In this photo you can see Lake Zurich in the distance. It's about a 60 mile bike ride around the lake.  Steep hillsides rise up around most of the lake. Densely populated towns and villages line the shore. However, get above the ridge line of the hills and it's sparsely populated with beautiful farmland. I live in southern Switzerland (French-speaking part) and every summer my bike and I head up to northern Switzerland (German-speaking part) and do some exploring. These are photos from around the lake.
Lots of farms and cows. These are "normal" cows--- you know the ones for milk, cheese and chocolate.
Believe it our not, these are Texas Longhorns. What the heck are they doing in Switzerland? (check out the huge horns). There's a sign posted on the fence (it's in German) but I see the words "Texas Longhorns".
 This house has lots of flowers. Click on the photo to to enlarge.
 These goats climbed up on the roof to get a better look at me.
Cycling the back roads take you past farms with self-service stalls (you pay via the honor system).
 House flying the Swiss flag.
So, I've been cycling past this place for years. Note the building scaffolding on the left. Story continues with next photo.
For years it was an abandoned former hydraulics factory. Located smack dab in the middle of a residential area way above Lake Zurich.

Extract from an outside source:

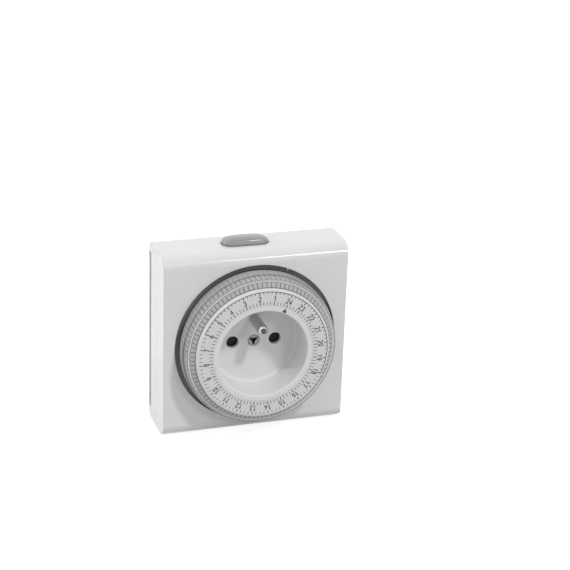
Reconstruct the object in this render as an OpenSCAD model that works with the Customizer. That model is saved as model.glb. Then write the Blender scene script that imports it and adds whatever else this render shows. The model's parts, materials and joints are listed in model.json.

Any property around Lake Zurich is mucho bucks. About four years ago I saw renovations going on at the site and I assumed the town was repurposing the site as a sports complex (indoor pool, soccer etc...). There was an onsite construction office and I walked in and asked the guy what was going on here. The man wouldn't answer me and said it was private property.  Story continues with next photo.
Three years ago I pedaled past the site and found several of the structures had been renovated and several more were in the process of getting a makeover. I stopped by the onsite construction office again and was again given the runaround by the same guy.  I asked him why he was being so secretive but he just shrugged his shoulders. Story continues with next photo.
So, I went around to the backside of the site and found a mailbox with the name "Galerie Bruno Bischofberger AG" stamped on it. That night I went on the internet and found my answer as to what the heck is going on here.  Swiss born Bruno Bischofberger, 79 years old, is a very well connected art dealer and for decades had a gallery in central Zurich.  He made a fortune. How? He was responsible for bringing 20th century American pop art to Europe--including artists Jasper Johns, Roy Lichtenstein and Robert Rauschenberg.  However, his big claim to fame was his longtime business relationship with Andy Warhol. In 1968 Bischofberger entered a "first right of refusal" contract with Warhol and it lasted until the artist's death in 1987. In other words, he got first dibs on Warhol's works. Story continues with next photo.  
Bischofberger lives close by and has a huge personal collection of not only 20th century art but, Swiss folk art, furniture, glassware, ceramics, silver and more.  So far, six buildings here have been converted from industrial sheds including three clad in concrete and three in aluminum or steel. Who's responsible for each building's design? His daughter and son-in-law, both of whom are architects. Oh, and one more little tidbit. So far, there's 250,000 square feet of space for Bischofberger to show and store his collection. To put that in perspective: an American football field (including the end zones) is 57,600 feet ------put five of those together and you've got the size of Bischofberger campus. Supposedly when all the construction is finished it'll be open to the public.
 Saw this out front of a home.
Another view of Lake Zurich from high above.
On the shoreline road that wraps around the lake you pass the head office and original factory of chocolate heavyweight Lindt & Sprungli. The smell of chocolate is always in the air.
Don't recognize the Lindt name? Their high-end chocolate is big in Europe. Company revenues were over $4 billion last year. They've been located at this site since 1899.  Did you know the company bought Ghirardelli in 1998 and bought Russell Stover candies and Whitman's chocolates in the USA back in 2014?